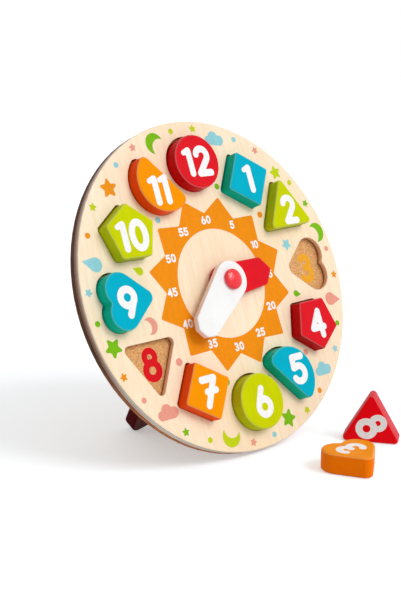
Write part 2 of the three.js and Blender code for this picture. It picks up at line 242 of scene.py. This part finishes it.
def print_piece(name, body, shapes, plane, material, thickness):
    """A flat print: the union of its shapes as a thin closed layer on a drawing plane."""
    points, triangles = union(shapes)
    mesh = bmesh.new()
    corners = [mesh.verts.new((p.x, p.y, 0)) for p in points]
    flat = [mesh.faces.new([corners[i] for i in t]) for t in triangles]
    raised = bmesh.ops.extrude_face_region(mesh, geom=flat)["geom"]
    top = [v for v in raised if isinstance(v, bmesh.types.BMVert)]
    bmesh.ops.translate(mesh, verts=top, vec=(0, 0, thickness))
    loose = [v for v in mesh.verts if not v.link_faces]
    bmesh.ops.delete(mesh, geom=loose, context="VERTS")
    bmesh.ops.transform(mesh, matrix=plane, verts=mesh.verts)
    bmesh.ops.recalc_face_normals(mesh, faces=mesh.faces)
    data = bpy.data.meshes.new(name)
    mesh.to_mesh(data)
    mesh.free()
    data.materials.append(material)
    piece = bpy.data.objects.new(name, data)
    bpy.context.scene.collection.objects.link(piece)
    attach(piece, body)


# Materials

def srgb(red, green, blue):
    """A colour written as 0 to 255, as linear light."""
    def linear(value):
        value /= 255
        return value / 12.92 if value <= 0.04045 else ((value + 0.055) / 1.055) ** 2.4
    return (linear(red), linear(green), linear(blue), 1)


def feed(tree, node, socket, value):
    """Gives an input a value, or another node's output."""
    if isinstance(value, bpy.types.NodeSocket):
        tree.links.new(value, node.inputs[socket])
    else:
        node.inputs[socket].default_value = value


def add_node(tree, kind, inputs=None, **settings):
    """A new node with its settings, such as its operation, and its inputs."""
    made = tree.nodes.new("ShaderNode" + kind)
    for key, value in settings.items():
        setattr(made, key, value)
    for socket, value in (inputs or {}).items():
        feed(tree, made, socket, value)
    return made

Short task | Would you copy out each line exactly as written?

Result of this exercise |
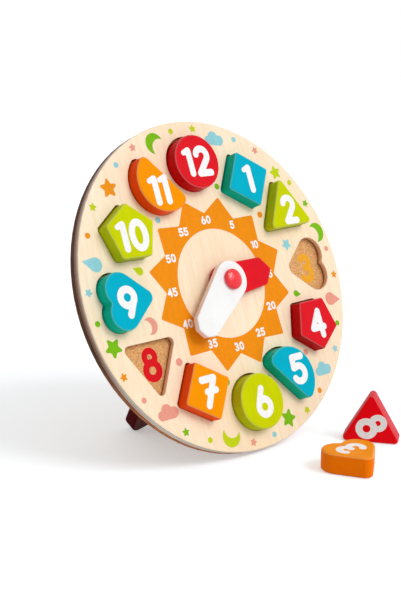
Write part 2 of the three.js and Blender code for this picture. It picks up at line 242 of scene.py. This part finishes it.
def print_piece(name, body, shapes, plane, material, thickness):
    """A flat print: the union of its shapes as a thin closed layer on a drawing plane."""
    points, triangles = union(shapes)
    mesh = bmesh.new()
    corners = [mesh.verts.new((p.x, p.y, 0)) for p in points]
    flat = [mesh.faces.new([corners[i] for i in t]) for t in triangles]
    raised = bmesh.ops.extrude_face_region(mesh, geom=flat)["geom"]
    top = [v for v in raised if isinstance(v, bmesh.types.BMVert)]
    bmesh.ops.translate(mesh, verts=top, vec=(0, 0, thickness))
    loose = [v for v in mesh.verts if not v.link_faces]
    bmesh.ops.delete(mesh, geom=loose, context="VERTS")
    bmesh.ops.transform(mesh, matrix=plane, verts=mesh.verts)
    bmesh.ops.recalc_face_normals(mesh, faces=mesh.faces)
    data = bpy.data.meshes.new(name)
    mesh.to_mesh(data)
    mesh.free()
    data.materials.append(material)
    piece = bpy.data.objects.new(name, data)
    bpy.context.scene.collection.objects.link(piece)
    attach(piece, body)


# Materials

def srgb(red, green, blue):
    """A colour written as 0 to 255, as linear light."""
    def linear(value):
        value /= 255
        return value / 12.92 if value <= 0.04045 else ((value + 0.055) / 1.055) ** 2.4
    return (linear(red), linear(green), linear(blue), 1)


def feed(tree, node, socket, value):
    """Gives an input a value, or another node's output."""
    if isinstance(value, bpy.types.NodeSocket):
        tree.links.new(value, node.inputs[socket])
    else:
        node.inputs[socket].default_value = value


def add_node(tree, kind, inputs=None, **settings):
    """A new node with its settings, such as its operation, and its inputs."""
    made = tree.nodes.new("ShaderNode" + kind)
    for key, value in settings.items():
        setattr(made, key, value)
    for socket, value in (inputs or {}).items():
        feed(tree, made, socket, value)
    return made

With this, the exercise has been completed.